Григоровы острова | страница 24
– Стой, Саша, вон какие-то широкие ворота, может быть, это и есть автобаза.
Ворота закрыты. Нужно идти в проходную к вахтерам. Саша – Герой Советского Союза. Теперь это помогло бы, но мы в рыбацкой одежде, в нелепых шубах, ни у него, ни у меня никаких документов, кроме прав водителя, да и права-то несолидные, любительские.
В проходной топится железная печка, на ней закоптелый чайник. Вахтер – небритый рыженький мужичонка в стеганке, подпоясанной солдатским ремнем.
– Да вы что, граждане, рехнулись совсем? Могу ли я постороннюю машину ночью на территорию пропустить? Да и разошлись уж все, нынче ведь суббота, вот и товарищ инженер подтвердит.

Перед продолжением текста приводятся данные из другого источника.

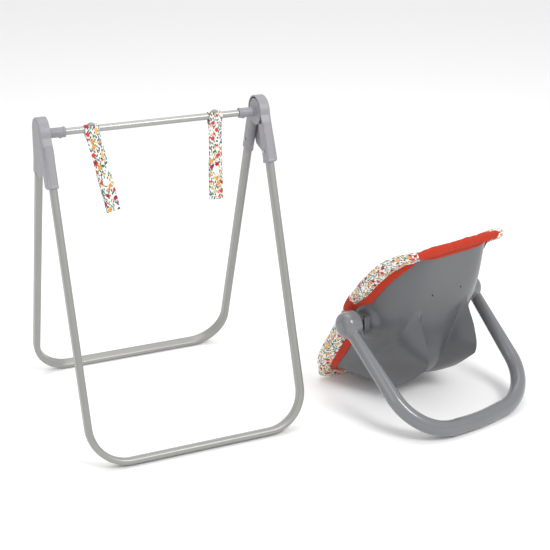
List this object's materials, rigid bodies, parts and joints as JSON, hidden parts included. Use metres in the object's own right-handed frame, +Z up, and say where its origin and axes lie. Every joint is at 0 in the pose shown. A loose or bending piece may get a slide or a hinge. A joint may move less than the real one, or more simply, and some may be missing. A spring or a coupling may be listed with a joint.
{
  "type": "doll swing set",
  "caption": "Folding A-frame toy swing with snap loops on its crossbar and a moulded carrier seat with a padded fabric cover and swinging handle.",
  "frame": {"origin": "on the floor at the centre of the stand, below the middle of the crossbar", "axes": "+X along the crossbar to the right, towards the carrier; +Y to the rear frame; +Z up"},
  "size_m": [0.8411, 0.5751, 0.5666],
  "materials": {
    "leg_paint": "satin silver-grey paint on flat-oval steel tube",
    "bar_metal": "satin light grey paint on round tube",
    "hub_plastic": "fine satin moulded plastic, light lavender grey",
    "steel": "zinc-plated screws and pins",
    "flower_fabric": "white cotton print with small red, orange and yellow flowers and green leaves",
    "rivet_plastic": "smooth grey domed cap",
    "snap_plastic": "white plastic snap",
    "shell_plastic": "satin-gloss mid-grey moulded plastic",
    "handle_plastic": "glossy mid-grey moulded plastic",
    "red_fabric": "plain orange-red woven cotton"
  },
  "bodies": {
    "rear_frame": {"rear_leg_tube": "leg_paint", "crossbar": "bar_metal", "rear_hub_left": "hub_plastic", "rear_hub_right": "hub_plastic", "hinge_pin_left": "steel", "hinge_pin_right": "steel", "rear_leg_screws": "steel", "crossbar_screws": "steel", "strap_collar_left": "flower_fabric", "strap_collar_right": "flower_fabric", "strap_rivet_left": "rivet_plastic", "strap_rivet_right": "rivet_plastic"},
    "front_frame": {"front_leg_tube": "leg_paint", "front_hub_left": "hub_plastic", "front_hub_right": "hub_plastic", "front_leg_screws": "steel"},
    "strap_left": {"strap_left": "flower_fabric", "snap_cap_left": "snap_plastic"},
    "strap_right": {"strap_right": "flower_fabric", "snap_cap_right": "snap_plastic"},
    "flap_left": {"strap_flap_left": "flower_fabric", "snap_stud_left": "snap_plastic"},
    "flap_right": {"strap_flap_right": "flower_fabric", "snap_stud_right": "snap_plastic"},
    "carrier": {"seat_shell": "shell_plastic", "pivot_lug_left": "shell_plastic", "pivot_lug_right": "shell_plastic", "pivot_pin_left": "steel", "pivot_pin_right": "steel", "seat_pad": "red_fabric", "cover_band": "flower_fabric", "head_trim": "red_fabric", "cover_skirt": "red_fabric"},
    "handle": {"handle_bow": "handle_plastic", "handle_hub_left": "handle_plastic", "handle_hub_right": "handle_plastic"}
  },
  "joints": [
    {"name": "frame_fold", "type": "hinge", "parent": "rear_frame", "child": "front_frame", "pos_m": [0, 0, 0.53765], "axis": [1, 0, 0], "range_deg": [0, 38]},
    {"name": "strap_left_swing", "type": "hinge", "parent": "rear_frame", "child": "strap_left", "pos_m": [-0.112, 0, 0.53765], "axis": [1, 0, 0], "range_deg": [-60, 60]},
    {"name": "strap_right_swing", "type": "hinge", "parent": "rear_frame", "child": "strap_right", "pos_m": [0.112, 0, 0.53765], "axis": [1, 0, 0], "range_deg": [-60, 60]},
    {"name": "flap_left_open", "type": "hinge", "parent": "strap_left", "child": "flap_left", "pos_m": [-0.08046, 0.003, 0.38926], "axis": [-0.9781, 0, -0.2079], "range_deg": [0, 160]},
    {"name": "flap_right_open", "type": "hinge", "parent": "strap_right", "child": "flap_right", "pos_m": [0.112, 0.003, 0.38595], "axis": [-1, 0, 0], "range_deg": [0, 160]},
    {"name": "carrier_lift", "type": "slide", "parent": "rear_frame", "child": "carrier", "axis": [0, 0, 1], "range_m": [0, 0.3]},
    {"name": "handle_swing", "type": "hinge", "parent": "carrier", "child": "handle", "pos_m": [0.447, -0.138, 0.17], "axis": [-0.9744, -0.225, 0], "range_deg": [0, 180]}
  ]
}
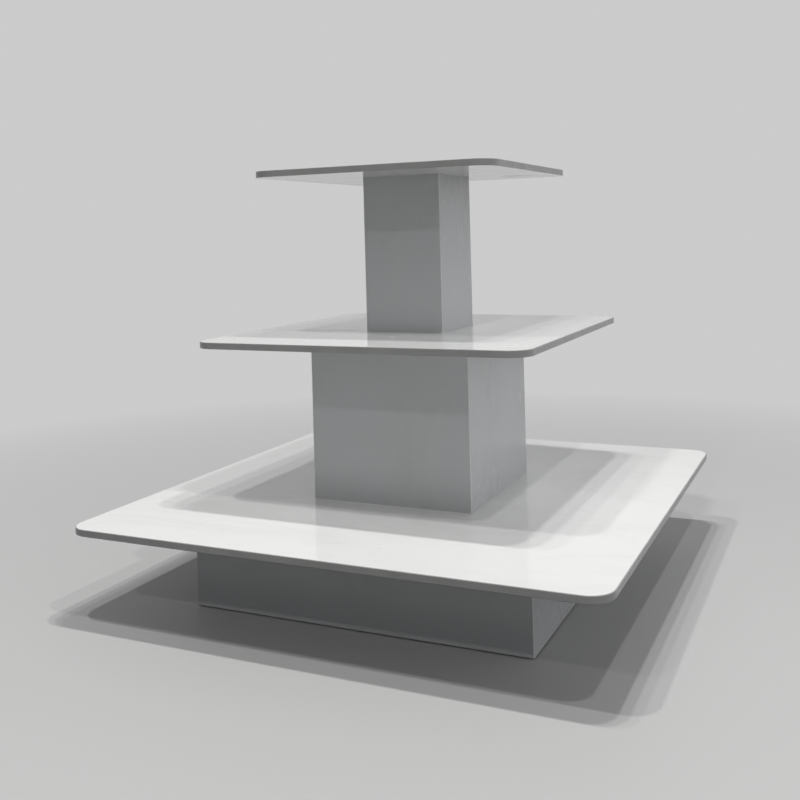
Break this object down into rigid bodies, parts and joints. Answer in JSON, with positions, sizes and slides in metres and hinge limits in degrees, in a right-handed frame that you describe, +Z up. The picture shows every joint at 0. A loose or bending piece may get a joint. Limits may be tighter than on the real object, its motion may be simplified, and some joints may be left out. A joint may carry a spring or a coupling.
{
  "type": "tiered display table",
  "caption": "Free-standing tiered shop display table: square white slabs with rounded corners on stacked square grey plinths, each upper tier lifting off.",
  "frame": {"origin": "centre of the footprint at floor level, the bottom faces of the glides", "axes": "+Z up, front face -Y, right side +X; the three tiers share the Z axis"},
  "size_m": [1.2, 1.2, 0.995],
  "materials": {
    "slab_board": "fibreboard faced both sides in high-gloss white",
    "edge_band": "grey gloss edge band",
    "plinth_panel": "fibreboard faced in satin light grey",
    "tongue_plywood": "raw birch plywood",
    "frame_timber": "planed softwood",
    "divider_board": "raw fibreboard",
    "screw_steel": "zinc plated",
    "glide_nylon": "moulded nylon"
  },
  "bodies": {
    "base_tier": {"base_slab": "slab_board", "base_slab_edge_band": "edge_band", "base_front_panel": "plinth_panel", "base_right_panel": "plinth_panel", "base_back_panel": "plinth_panel", "base_left_panel": "plinth_panel", "base_mitre_tongues": "tongue_plywood", "base_corner_posts": "frame_timber", "base_slab_rails": "frame_timber", "base_floor_rails": "frame_timber", "base_front_divider": "divider_board", "base_back_divider": "divider_board", "base_left_divider": "divider_board", "base_right_divider": "divider_board", "base_slab_screws": "screw_steel", "base_glides": "glide_nylon", "base_slab_cleats": "frame_timber", "base_cleat_screws": "screw_steel"},
    "middle_tier": {"middle_slab": "slab_board", "middle_slab_edge_band": "edge_band", "middle_front_panel": "plinth_panel", "middle_right_panel": "plinth_panel", "middle_back_panel": "plinth_panel", "middle_left_panel": "plinth_panel", "middle_mitre_tongues": "tongue_plywood", "middle_corner_posts": "frame_timber", "middle_slab_rails": "frame_timber", "middle_slab_screws": "screw_steel", "middle_slab_cleats": "frame_timber", "middle_cleat_screws": "screw_steel"},
    "top_tier": {"top_slab": "slab_board", "top_slab_edge_band": "edge_band", "top_front_panel": "plinth_panel", "top_right_panel": "plinth_panel", "top_back_panel": "plinth_panel", "top_left_panel": "plinth_panel", "top_mitre_tongues": "tongue_plywood", "top_corner_posts": "frame_timber", "top_slab_rails": "frame_timber", "top_slab_screws": "screw_steel"}
  },
  "joints": [
    {"name": "middle_tier_lift", "type": "slide", "parent": "base_tier", "child": "middle_tier", "axis": [0, 0, 1], "range_m": [0, 0.06]},
    {"name": "top_tier_lift", "type": "slide", "parent": "middle_tier", "child": "top_tier", "axis": [0, 0, 1], "range_m": [0, 0.06]}
  ]
}
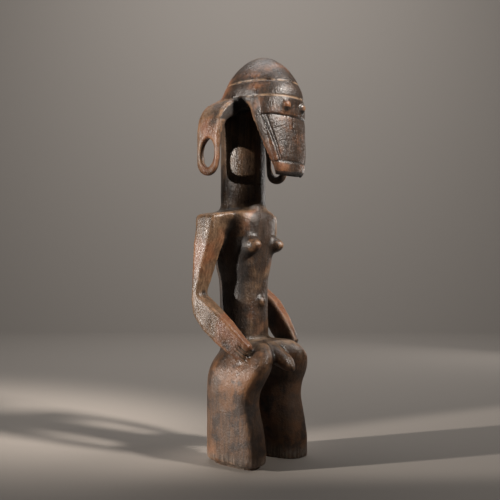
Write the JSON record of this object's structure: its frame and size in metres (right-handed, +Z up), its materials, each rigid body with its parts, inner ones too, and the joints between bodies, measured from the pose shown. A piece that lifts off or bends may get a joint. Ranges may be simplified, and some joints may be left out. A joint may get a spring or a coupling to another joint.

В будку, со стороны «территории», вошел молодой мужчина (значит, инженер), впрочем, тоже в стеганке.
– Да вот мы… на рыбалку… Герой Советского Союза… писатель… понимаете, такая незадача.
– Семеныч, открой ворота, там еще остались ребята, поглядят.
Заехали в огромное крытое помещение, где множество машин, эстакады для их ремонта, станки. Полутемно, пустынно, тоскливо. (Наши жены, наверно, думают, что мы далеко, во всяком случае, едем. Им и в голову не придет, что мы сидим на автобазе и русый паренек озабоченно копается во внутренностях Сашиного «Москвича».) Для рабочих базы, тех нескольких человек, что не ушли еще домой, наш «Москвич» – разнообразие и развлечение. Все они собрались вокруг, разговариваем.
– А правда ли, говорят, что в прошлом году автобус с рыбаками под лед ушел?
– Не автобус, а грузовая машина с фанерным верхом.
– Ну и как же?
– Мы там не были. Говорят, грузовик попал на полынью, затянутую свежим ледком, и тогда как передние колеса зацепились уж за твердый лед, задние проломили корку, и машина встала вертикально Ну, а рыбаки как же? Ну… и рыбаки, куда же денешься, к тому же в шубах.
– Говорят, фары в воде долго светились?
– Нет, фары остались наружи. Сказано, машина встала вертикально. Дверца из фанерного кузова была сзади, как раз на дверцу машина-то и встала.
– Да, история.
– Да. Там ведь если не захлебнешься, заледенеешь.
– А вот вы не поверите, братцы, – заговорил вдруг пожилой уж человек, – что я в войну, держась за обломок бревна (а бревно в льдину вмерзло), восемь часов в воде сидел.
– Ври больше, – горячо возразил паренек, так примерно сорок первого года рождения. – Не способен на это человек. Ледяная вода… Переохлаждение организма… Полчаса, и готов.
– Какие вы ученые – переохлаждение! А я говорю, восемь часов в зимней воде просидел.